Она нравилась Пако своей спокойной безапелляционностью, при первой встрече царапавшей людей, как наждачная бумага, но эта безапелляционность, как и наждачная бумага, не оставляла глубоких шрамов, а, напротив, все сглаживала. Проведя детство с вечно плачущей матерью, он не любил слезливых женщин и нашел идеальную жену в Мэри, потому что Мэри (хотя и выглядела мягкосердечной), как и он, не давала воли чувствам. Поженившись, они оба порвали с прошлым: она ушла от пьяницы-отца, которого содержала с пятнадцати лет, так как он полагал, что у него слишком артистичная натура для того, чтобы работать; а Пако оставил свою безропотную мать жить на пенсии в Макао, в окружении родственников. Ему никогда не приходилось искать какого-то особого подхода к Мэри — они походили друг на друга, как близнецы, и потому в первые недели знакомства с сеньорой де Видаль он непринужденно писал Мэри обо всем.
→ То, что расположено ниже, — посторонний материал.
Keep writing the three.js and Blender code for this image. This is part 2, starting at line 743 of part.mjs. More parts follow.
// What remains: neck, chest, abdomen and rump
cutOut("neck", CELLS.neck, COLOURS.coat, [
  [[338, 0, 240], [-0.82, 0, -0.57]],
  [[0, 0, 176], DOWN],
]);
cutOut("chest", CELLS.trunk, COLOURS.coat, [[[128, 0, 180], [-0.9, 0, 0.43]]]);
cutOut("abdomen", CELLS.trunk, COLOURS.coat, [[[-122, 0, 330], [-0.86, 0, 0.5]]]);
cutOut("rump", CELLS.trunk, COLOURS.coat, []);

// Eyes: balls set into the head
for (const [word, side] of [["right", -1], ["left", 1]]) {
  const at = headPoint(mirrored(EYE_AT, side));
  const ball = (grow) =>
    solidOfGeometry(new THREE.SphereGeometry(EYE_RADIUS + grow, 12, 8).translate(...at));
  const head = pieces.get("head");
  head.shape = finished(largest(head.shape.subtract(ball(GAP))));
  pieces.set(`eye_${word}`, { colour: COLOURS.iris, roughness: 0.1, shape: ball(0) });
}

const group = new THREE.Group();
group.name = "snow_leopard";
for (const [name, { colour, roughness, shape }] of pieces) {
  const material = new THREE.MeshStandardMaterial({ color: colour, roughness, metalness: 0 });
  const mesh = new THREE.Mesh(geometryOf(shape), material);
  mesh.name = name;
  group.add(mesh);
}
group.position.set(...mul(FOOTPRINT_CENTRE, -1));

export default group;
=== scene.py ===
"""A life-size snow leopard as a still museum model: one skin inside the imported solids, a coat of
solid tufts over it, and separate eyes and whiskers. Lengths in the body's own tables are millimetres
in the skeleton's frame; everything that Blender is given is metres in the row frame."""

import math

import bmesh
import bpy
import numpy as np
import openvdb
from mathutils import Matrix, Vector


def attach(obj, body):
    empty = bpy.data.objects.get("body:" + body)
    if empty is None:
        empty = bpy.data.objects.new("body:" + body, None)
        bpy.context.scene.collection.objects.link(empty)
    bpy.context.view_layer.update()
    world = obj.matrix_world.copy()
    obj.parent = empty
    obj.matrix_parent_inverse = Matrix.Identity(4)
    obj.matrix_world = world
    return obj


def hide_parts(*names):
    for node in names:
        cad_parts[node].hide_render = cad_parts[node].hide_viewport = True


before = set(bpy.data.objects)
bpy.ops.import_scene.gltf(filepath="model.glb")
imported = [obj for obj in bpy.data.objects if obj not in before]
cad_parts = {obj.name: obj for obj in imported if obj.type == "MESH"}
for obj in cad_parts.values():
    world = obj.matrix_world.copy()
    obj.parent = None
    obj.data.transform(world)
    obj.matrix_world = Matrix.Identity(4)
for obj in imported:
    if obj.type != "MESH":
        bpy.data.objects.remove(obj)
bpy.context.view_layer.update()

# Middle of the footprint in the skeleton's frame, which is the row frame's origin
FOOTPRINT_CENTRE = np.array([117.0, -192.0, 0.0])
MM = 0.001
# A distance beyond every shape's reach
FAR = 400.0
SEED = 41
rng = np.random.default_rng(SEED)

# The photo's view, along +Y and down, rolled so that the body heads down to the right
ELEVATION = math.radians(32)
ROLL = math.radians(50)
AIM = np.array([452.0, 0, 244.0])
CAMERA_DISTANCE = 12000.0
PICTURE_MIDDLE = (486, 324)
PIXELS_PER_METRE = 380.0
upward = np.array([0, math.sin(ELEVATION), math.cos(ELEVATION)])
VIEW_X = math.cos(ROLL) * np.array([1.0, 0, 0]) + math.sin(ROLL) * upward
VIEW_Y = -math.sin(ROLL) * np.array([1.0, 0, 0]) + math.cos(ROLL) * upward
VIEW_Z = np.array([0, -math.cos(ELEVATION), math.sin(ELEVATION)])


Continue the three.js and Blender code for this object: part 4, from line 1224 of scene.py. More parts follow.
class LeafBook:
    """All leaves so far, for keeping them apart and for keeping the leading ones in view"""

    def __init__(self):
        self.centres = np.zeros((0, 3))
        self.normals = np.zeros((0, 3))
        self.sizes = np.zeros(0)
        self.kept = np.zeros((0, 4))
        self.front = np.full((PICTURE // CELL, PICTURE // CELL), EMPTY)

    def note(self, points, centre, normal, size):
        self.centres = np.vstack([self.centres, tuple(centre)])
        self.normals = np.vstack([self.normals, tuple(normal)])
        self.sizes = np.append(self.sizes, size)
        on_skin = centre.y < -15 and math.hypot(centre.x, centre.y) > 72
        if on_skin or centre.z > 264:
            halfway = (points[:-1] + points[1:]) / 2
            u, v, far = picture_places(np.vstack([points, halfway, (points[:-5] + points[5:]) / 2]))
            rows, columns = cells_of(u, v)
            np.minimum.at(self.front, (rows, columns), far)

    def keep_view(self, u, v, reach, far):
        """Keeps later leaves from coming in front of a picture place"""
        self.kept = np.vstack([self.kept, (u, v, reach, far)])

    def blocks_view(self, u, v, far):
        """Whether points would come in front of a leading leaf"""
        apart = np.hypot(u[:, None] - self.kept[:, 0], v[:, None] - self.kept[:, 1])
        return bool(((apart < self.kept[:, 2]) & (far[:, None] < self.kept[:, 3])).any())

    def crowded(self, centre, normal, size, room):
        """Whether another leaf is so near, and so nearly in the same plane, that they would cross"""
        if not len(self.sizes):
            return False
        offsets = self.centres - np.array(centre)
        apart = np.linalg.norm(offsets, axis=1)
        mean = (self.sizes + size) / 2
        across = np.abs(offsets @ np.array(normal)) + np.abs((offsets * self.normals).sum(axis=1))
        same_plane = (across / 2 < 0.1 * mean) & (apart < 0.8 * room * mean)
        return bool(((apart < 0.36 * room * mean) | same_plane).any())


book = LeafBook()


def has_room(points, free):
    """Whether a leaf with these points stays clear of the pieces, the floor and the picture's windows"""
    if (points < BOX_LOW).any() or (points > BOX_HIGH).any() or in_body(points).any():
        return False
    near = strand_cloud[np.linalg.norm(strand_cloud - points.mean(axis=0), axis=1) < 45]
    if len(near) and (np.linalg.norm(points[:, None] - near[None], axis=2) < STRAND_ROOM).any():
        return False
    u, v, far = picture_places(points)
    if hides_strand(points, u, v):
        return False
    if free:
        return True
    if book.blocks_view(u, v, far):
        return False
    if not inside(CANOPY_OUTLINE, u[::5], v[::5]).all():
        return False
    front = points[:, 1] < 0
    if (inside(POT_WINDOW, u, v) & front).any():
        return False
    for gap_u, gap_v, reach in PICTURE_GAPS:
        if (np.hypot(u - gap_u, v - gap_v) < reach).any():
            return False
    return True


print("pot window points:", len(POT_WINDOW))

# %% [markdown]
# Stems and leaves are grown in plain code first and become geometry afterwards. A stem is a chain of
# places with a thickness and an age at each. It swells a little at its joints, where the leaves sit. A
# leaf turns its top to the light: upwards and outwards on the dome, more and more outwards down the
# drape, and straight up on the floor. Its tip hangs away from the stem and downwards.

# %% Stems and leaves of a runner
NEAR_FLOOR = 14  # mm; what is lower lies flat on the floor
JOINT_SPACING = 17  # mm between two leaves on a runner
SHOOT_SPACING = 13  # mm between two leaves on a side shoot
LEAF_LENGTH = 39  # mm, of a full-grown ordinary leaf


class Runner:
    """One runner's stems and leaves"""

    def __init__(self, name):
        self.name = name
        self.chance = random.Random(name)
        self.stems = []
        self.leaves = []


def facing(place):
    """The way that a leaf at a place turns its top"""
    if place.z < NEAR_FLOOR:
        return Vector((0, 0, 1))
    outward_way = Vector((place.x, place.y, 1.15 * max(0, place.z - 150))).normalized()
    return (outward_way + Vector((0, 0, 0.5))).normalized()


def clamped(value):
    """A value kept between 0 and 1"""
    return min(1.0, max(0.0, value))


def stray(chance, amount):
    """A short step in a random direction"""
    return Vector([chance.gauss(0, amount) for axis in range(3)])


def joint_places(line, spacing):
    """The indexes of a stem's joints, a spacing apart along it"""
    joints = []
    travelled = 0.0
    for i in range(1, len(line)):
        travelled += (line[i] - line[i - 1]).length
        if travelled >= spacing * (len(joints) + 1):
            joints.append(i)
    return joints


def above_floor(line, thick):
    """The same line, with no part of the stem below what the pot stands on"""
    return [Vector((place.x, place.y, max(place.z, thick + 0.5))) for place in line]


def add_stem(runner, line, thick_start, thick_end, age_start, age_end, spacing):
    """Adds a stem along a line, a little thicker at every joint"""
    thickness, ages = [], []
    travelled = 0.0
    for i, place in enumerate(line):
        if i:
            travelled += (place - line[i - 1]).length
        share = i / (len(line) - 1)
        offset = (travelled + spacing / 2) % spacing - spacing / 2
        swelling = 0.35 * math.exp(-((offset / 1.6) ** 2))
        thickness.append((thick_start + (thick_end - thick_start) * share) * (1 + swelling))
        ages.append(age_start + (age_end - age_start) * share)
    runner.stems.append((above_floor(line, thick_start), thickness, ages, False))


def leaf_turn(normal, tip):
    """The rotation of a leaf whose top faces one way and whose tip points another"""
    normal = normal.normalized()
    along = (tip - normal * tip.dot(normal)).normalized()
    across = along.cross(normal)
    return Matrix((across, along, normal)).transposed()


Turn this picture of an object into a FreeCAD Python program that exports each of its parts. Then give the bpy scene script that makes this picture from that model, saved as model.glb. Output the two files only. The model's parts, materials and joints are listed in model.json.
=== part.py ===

Читая письма Пако, она улыбалась его непосредственности, но улыбка эта была довольно натянутой.
Он писал, что в сеньоре ему очень нравилась ненавязчивость, но на самом же деле ему нравилось чувствовать себя как дома, сидя с ней за чашкой чая, и пользоваться ее роскошной машиной, как своей собственной. Он не очень задумывался над тем, какие люди ее окружают, но ему нравилась их блестящая светскость и непринужденность. Он ни разу не видел ни ее мужа, ни детей — а у нее было четверо сыновей от первого брака и дочь от второго, — но их отсутствие не казалось ему странным, поскольку она часто и совершенно свободно говорила о них: она рассказывала, что ее муж недавно произнес речь, что два ее сына, погибших на войне, посмертно награждены орденами, что Конни, ее дочь, недавно вышедшая замуж, училась стряпне, — и Пако иногда чудилось, что все они где-то рядом, в соседней комнате, и должны вот-вот войти… Но на самом деле их там не было, и в конце концов он понял, что, если ей и пришлось так же, как ему, пойти наперекор желаниям семьи — предварительно выполнив свои обязательства перед ней — и начать собственную личную жизнь, она вовсе не пыталась скрыть это за многословием, призванным заткнуть рот любителям посплетничать. Пако не был любопытен, и ей не приходилось ничего объяснять. И все же их отношения, которые должны были бы развиваться легко и просто, поскольку оба с самого начала отказались от мысли вступить в обычную и все усложняющую любовную связь, на деле — как начал замечать Пако по косым взглядам окружающих — обернулись отрывом от людей, превратились в жизнь вдвоем на необитаемом острове.
Он с раздражением обнаружил, что его личные дела стали предметом всеобщего внимания и обсуждения.
—
—
Как только он входил в комнату, где была она, люди охотно расступались и давали ему пройти к ней, но потом смыкались вокруг них плотным, любопытствующим кольцом. Даже его оркестранты выработали какую-то особую улыбку, и, когда он поворачивался к ним спиной, он физически ощущал, что улыбка эта становится шире. Однажды, сорвавшись, он замахнулся кулаком на саксофониста и тем прервал утреннюю репетицию. Его извинения джазисты впустили в одно ухо и выпустили через другое; он никогда не был с ними на дружеской ноге, а теперь они относились к нему с откровенной враждебностью. Они ворчали, что он пренебрегает репетициями и вместо этого возит свою любовницу по магазинам.
Тогда Пако решительно порвал с сеньорой. Он перестал замечать ее присутствие в ночных клубах и не брал трубку, когда она звонила. Она написала ему, спрашивая, в чем дело, но он не ответил. Она несколько раз заезжала к нему в отель — его там никогда не было.
Он возобновил свои одинокие экскурсии по городу, но они не приносили ему былого успокоения: жаркие улицы с бестолковым движением ассоциировались теперь с обреченностью, грязью, опасностью, болезнями и насильственной смертью. Город был пропитан каким-то ядом, медленно отравлявшим всех и вся: и мир роскошных вилл, в которых жили сеньора и ее друзья, и мир жалких лачуг, лепившихся возле сточных канав. Светские львицы могли играть в маджонг дни и ночи напролет, отрываясь от игры, только чтобы поесть или облегчиться; женщины из трущоб завтракали, обедали, ужинали и кормили младенцев грудью прямо у игорных столов, а зачастую тут же отправляли естественные надобности. А девушки, жившие в мире, где постели кишели клопами, где в комнатах вместе с людьми нередко жили свиньи и домашняя птица, а в канавах плавали нечистоты и дохлые крысы, были так же причесаны, наглажены, накрашены и надушены, носили такие же шелковые блузки и нейлоновые чулки, такие же часы и драгоценности, что и избалованные дочки из мира широких авеню.